Problem statement. Locate each line containing the string "into" and copy it out.

— BEGIN Material for the task —

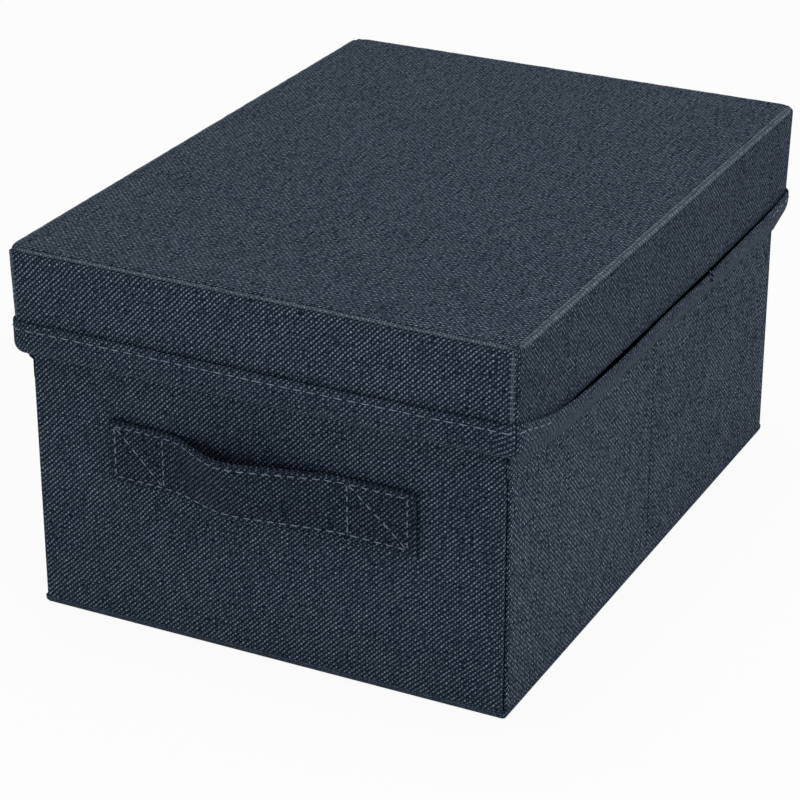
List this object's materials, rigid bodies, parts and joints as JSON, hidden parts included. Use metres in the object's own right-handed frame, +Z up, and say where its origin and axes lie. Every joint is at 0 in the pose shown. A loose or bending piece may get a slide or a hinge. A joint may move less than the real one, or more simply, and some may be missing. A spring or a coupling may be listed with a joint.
{
  "type": "archive box",
  "caption": "Fabric-covered archive box with a lift-off lid, a pull strap on the front and side walls that fold inwards.",
  "frame": {"origin": "middle of the footprint on the table, strap and hem counted in", "axes": "+Z up, the front with the pull strap faces -Y, the long sides face +X and -X"},
  "size_m": [0.2022, 0.2792, 0.145],
  "materials": {
    "wall_cloth": "coarse plain weave, dark slate, matt",
    "lid_cloth": "coarse plain weave, dark slate, matt",
    "hem_cloth": "folded hem of the wall cloth with a topstitch",
    "strap_cloth": "folded strap of the wall cloth with stitched ends",
    "base_cloth": "coarse plain weave, dark slate, matt",
    "lining_cloth": "smooth thin lining, matt",
    "board": "grey paperboard"
  },
  "bodies": {
    "front_wall": {"front_board": "board", "front_cover": "wall_cloth", "front_lining": "lining_cloth", "front_hem": "hem_cloth", "base_cover": "base_cloth", "pull_strap": "strap_cloth"},
    "back_wall": {"back_board": "board", "back_cover": "wall_cloth", "back_lining": "lining_cloth", "back_hem": "hem_cloth"},
    "base_insert": {"insert_board": "board", "insert_cover": "lining_cloth"},
    "lid": {"lid_top_board": "board", "lid_top_cover": "lid_cloth", "lid_lining": "lining_cloth", "lid_front_board": "board", "lid_front_cover": "lid_cloth", "lid_back_board": "board", "lid_back_cover": "lid_cloth", "lid_right_board": "board", "lid_right_cover": "lid_cloth", "lid_left_board": "board", "lid_left_cover": "lid_cloth"},
    "right_front_wall": {"right_front_board": "board", "right_front_cover": "wall_cloth", "right_front_lining": "lining_cloth", "right_front_hem": "hem_cloth"},
    "right_rear_wall": {"right_rear_board": "board", "right_rear_cover": "wall_cloth", "right_rear_lining": "lining_cloth", "right_rear_hem": "hem_cloth"},
    "left_front_wall": {"left_front_board": "board", "left_front_cover": "wall_cloth", "left_front_lining": "lining_cloth", "left_front_hem": "hem_cloth"},
    "left_rear_wall": {"left_rear_board": "board", "left_rear_cover": "wall_cloth", "left_rear_lining": "lining_cloth", "left_rear_hem": "hem_cloth"}
  },
  "joints": [
    {"name": "fold", "type": "hinge", "parent": "front_wall", "child": "right_front_wall", "pos_m": [0.0914, -0.12295, 0.05], "axis": [0, 0, 1], "range_deg": [0, 45], "deforming": ["front_hem", "right_front_hem"]},
    {"name": "right_crease", "type": "hinge", "parent": "right_front_wall", "child": "right_rear_wall", "pos_m": [0.095, 0.00345, 0.05], "axis": [0, 0, 1], "range_deg": [-90, 0], "deforming": ["right_rear_hem"]},
    {"name": "back_right_corner", "type": "hinge", "parent": "right_rear_wall", "child": "back_wall", "pos_m": [0.0914, 0.12985, 0.05], "axis": [0, 0, 1], "range_deg": [0, 45], "deforming": ["back_hem"]},
    {"name": "left_front_corner", "type": "hinge", "parent": "front_wall", "child": "left_front_wall", "pos_m": [-0.0914, -0.12295, 0.05], "axis": [0, 0, 1], "range_deg": [-45, 0], "deforming": ["left_front_hem"]},
    {"name": "left_crease", "type": "hinge", "parent": "left_front_wall", "child": "left_rear_wall", "pos_m": [-0.095, 0.00345, 0.05], "axis": [0, 0, 1], "range_deg": [0, 90], "deforming": ["left_rear_hem"]},
    {"name": "insert_lift", "type": "slide", "parent": "front_wall", "child": "base_insert", "axis": [0, 0, 1], "range_m": [0, 0.105]},
    {"name": "lid_lift", "type": "slide", "parent": "front_wall", "child": "lid", "axis": [0, 0, 1], "range_m": [0, 0.12]}
  ],
  "couplings": [
    {"joint": "right_crease", "follows": "fold", "ratio": -2},
    {"joint": "back_right_corner", "follows": "fold", "ratio": 1},
    {"joint": "left_front_corner", "follows": "fold", "ratio": -1},
    {"joint": "left_crease", "follows": "fold", "ratio": 2}
  ]
}
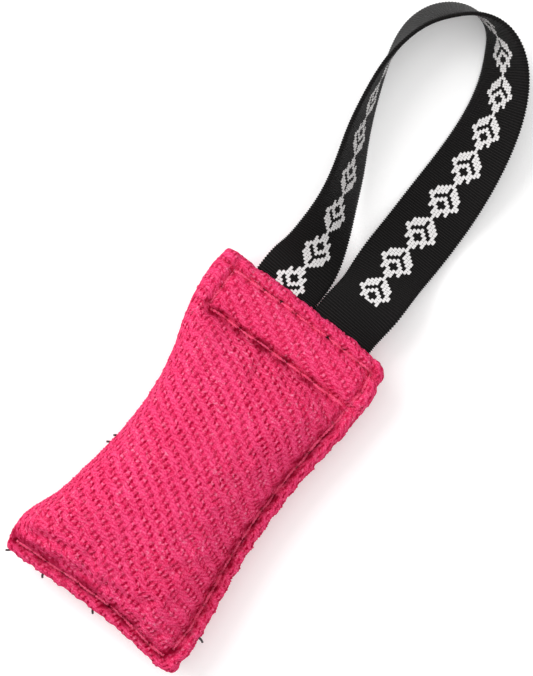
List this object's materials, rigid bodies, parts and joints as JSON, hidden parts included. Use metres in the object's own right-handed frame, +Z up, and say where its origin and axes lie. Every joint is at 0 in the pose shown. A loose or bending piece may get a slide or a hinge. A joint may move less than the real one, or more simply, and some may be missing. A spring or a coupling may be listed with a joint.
{
  "type": "training bumper",
  "caption": "Small stuffed bite-training pad for dogs: a folded coarse twill cover sewn shut on its other sides, with a flat webbing loop handle sewn into the top hem.",
  "frame": {"origin": "middle of the flat patch on the pad's underside that it rests on", "axes": "+Z up through the pad's thickness, +Y along the pad towards the handle, +X towards the sewn long side"},
  "size_m": [0.0715, 0.2404, 0.0293],
  "materials": {
    "cover_cloth": "coarse cotton-nylon twill, matt",
    "filling": "loose fibre wadding",
    "webbing": "black woven webbing with a white woven pattern",
    "thread": "sewing thread"
  },
  "bodies": {
    "pad": {"cover": "cover_cloth", "filling": "filling", "handle_end_left": "webbing", "handle_end_right": "webbing", "top_stitches": "thread", "hem_stitches": "thread", "hem_side_stitches": "thread", "side_stitches": "thread", "bottom_stitches": "thread"},
    "handle": {"handle_loop": "webbing"}
  },
  "joints": [
    {"name": "handle_flex", "type": "hinge", "parent": "pad", "child": "handle", "pos_m": [0, 0.0663, 0.0135], "axis": [1, 0, 0], "range_deg": [-100, 100]}
  ]
}
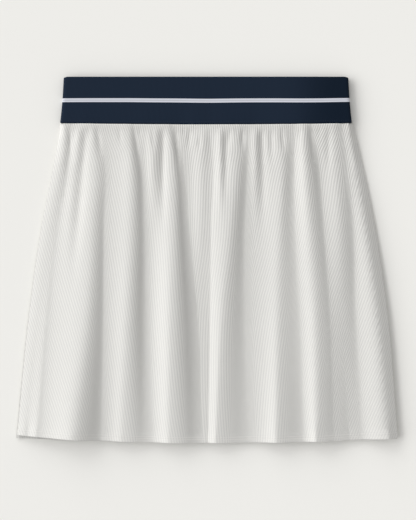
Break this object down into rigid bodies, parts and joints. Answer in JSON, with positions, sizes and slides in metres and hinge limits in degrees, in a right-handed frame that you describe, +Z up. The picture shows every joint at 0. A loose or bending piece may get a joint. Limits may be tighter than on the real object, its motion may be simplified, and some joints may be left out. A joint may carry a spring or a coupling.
{
  "type": "skort",
  "caption": "Flared ribbed-knit skort laid flat, front up: a skirt in soft folds gathered onto a wide striped elastic waistband, with plain shorts inside.",
  "frame": {"origin": "centre of the bounding box's underside, on the surface that the skort lies on", "axes": "+X across the garment, to the right as seen from above with the waistband at the top (the wearer's left), +Y from the hem towards the waistband, +Z up from the surface, out of the garment's front"},
  "size_m": [0.406, 0.39, 0.0149],
  "materials": {
    "band_elastic": "knitted navy elastic with one narrow white stripe, matt",
    "rib_knit": "white fine rib knit, matt",
    "shorts_jersey": "white smooth jersey, matt"
  },
  "bodies": {
    "root": {"waistband": "band_elastic", "skirt_front": "rib_knit", "skirt_back": "rib_knit", "shorts_front": "shorts_jersey", "shorts_back": "shorts_jersey"}
  },
  "joints": []
}
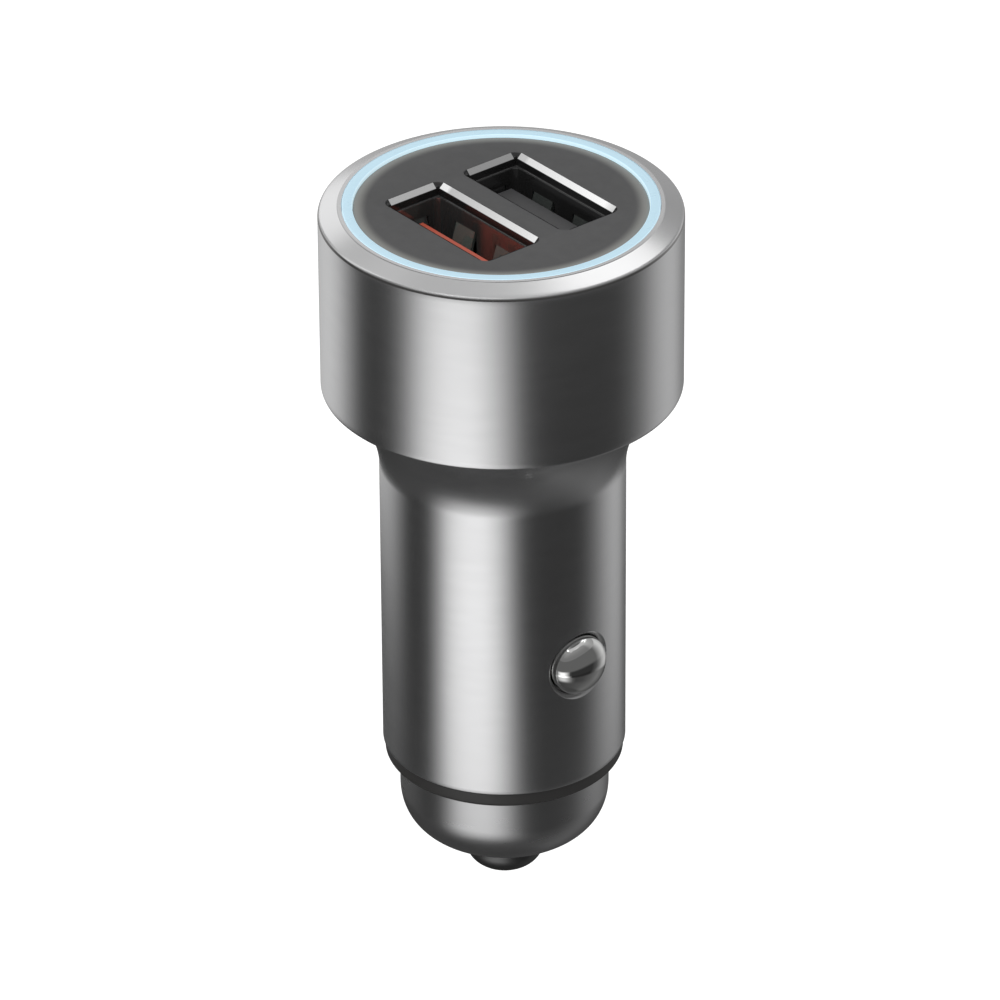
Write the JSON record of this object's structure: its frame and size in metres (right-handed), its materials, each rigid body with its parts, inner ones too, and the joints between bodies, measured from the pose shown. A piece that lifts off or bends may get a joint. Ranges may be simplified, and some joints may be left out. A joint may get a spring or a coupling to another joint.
{
  "type": "car usb charger plug",
  "caption": "Round metal car socket plug with a wide head, USB ports inside a lit ring, sprung side contacts and a sprung centre tip below a black insulating ring.",
  "frame": {"origin": "on the axis at the top of the straight barrel, where the flare under the head begins", "axes": "+Z along the axis towards the ports; X along the ports' long sides and through both side contacts; the orange port is on the -Y side"},
  "size_m": [0.03, 0.03, 0.0638],
  "materials": {
    "satin_aluminium": "fine turned satin",
    "face_plastic": "smooth moulded, dark grey",
    "light_guide": "translucent, lit pale blue from below",
    "port_steel": "bright plated sheet",
    "orange_plastic": "moulded, orange red",
    "grey_plastic": "moulded, dark grey",
    "strip_brass": "gold flashed",
    "board_laminate": "green solder mask",
    "led_resin": "clear resin",
    "ferrite": "matt sintered",
    "copper_winding": "enamelled copper",
    "can_aluminium": "drawn can",
    "chip_resin": "moulded epoxy",
    "carrier_nylon": "natural nylon",
    "ring_nylon": "black, slightly glossy",
    "contact_chrome": "polished nickel plate",
    "tip_nickel": "nickel plate",
    "spring_steel": "drawn wire"
  },
  "bodies": {
    "charger": {"metal_housing": "satin_aluminium", "face_plate": "face_plastic", "light_ring": "light_guide", "port_board": "board_laminate", "ring_leds": "led_resin", "main_board": "board_laminate", "inductor_core": "ferrite", "inductor_coil": "copper_winding", "input_capacitor": "can_aluminium", "output_capacitor": "can_aluminium", "driver_chips": "chip_resin", "small_parts": "chip_resin", "inner_carrier": "carrier_nylon", "insulating_ring": "ring_nylon", "nose_cap": "satin_aluminium", "tip_spring": "spring_steel", "tip_terminal": "strip_brass", "right_side_spring": "spring_steel", "left_side_spring": "spring_steel", "right_side_terminal": "strip_brass", "left_side_terminal": "strip_brass", "orange_port_shell": "port_steel", "orange_port_tongue": "orange_plastic", "orange_port_contacts": "strip_brass", "grey_port_shell": "port_steel", "grey_port_tongue": "grey_plastic", "grey_port_contacts": "strip_brass"},
    "right_contact": {"right_side_contact": "contact_chrome"},
    "left_contact": {"left_side_contact": "contact_chrome"},
    "tip": {"tip_pin": "tip_nickel"}
  },
  "joints": [
    {"name": "right_contact_press", "type": "slide", "parent": "charger", "child": "right_contact", "axis": [-1, 0, 0], "range_m": [0, 0.0012], "stiffness_N_per_m": 900, "springref_m": -0.0015, "deforming": ["right_side_spring"]},
    {"name": "left_contact_press", "type": "slide", "parent": "charger", "child": "left_contact", "axis": [1, 0, 0], "range_m": [0, 0.0012], "stiffness_N_per_m": 900, "springref_m": -0.0015, "deforming": ["left_side_spring"]},
    {"name": "tip_press", "type": "slide", "parent": "charger", "child": "tip", "axis": [0, 0, 1], "range_m": [0, 0.002], "stiffness_N_per_m": 1200, "springref_m": -0.002, "deforming": ["tip_spring"]}
  ]
}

— END Material for the task —

Right answer.
  "caption": "Small stuffed bite-training pad for dogs: a folded coarse twill cover sewn shut on its other sides, with a flat webbing loop handle sewn into the top hem.",
Break this object down into rigid bodies, parts and joints. Answer in JSON, with positions, sizes and slides in metres and hinge limits in degrees, in a right-handed frame that you describe, +Z up. The picture shows every joint at 0. A loose or bending piece may get a joint. Limits may be tighter than on the real object, its motion may be simplified, and some joints may be left out. A joint may carry a spring or a coupling.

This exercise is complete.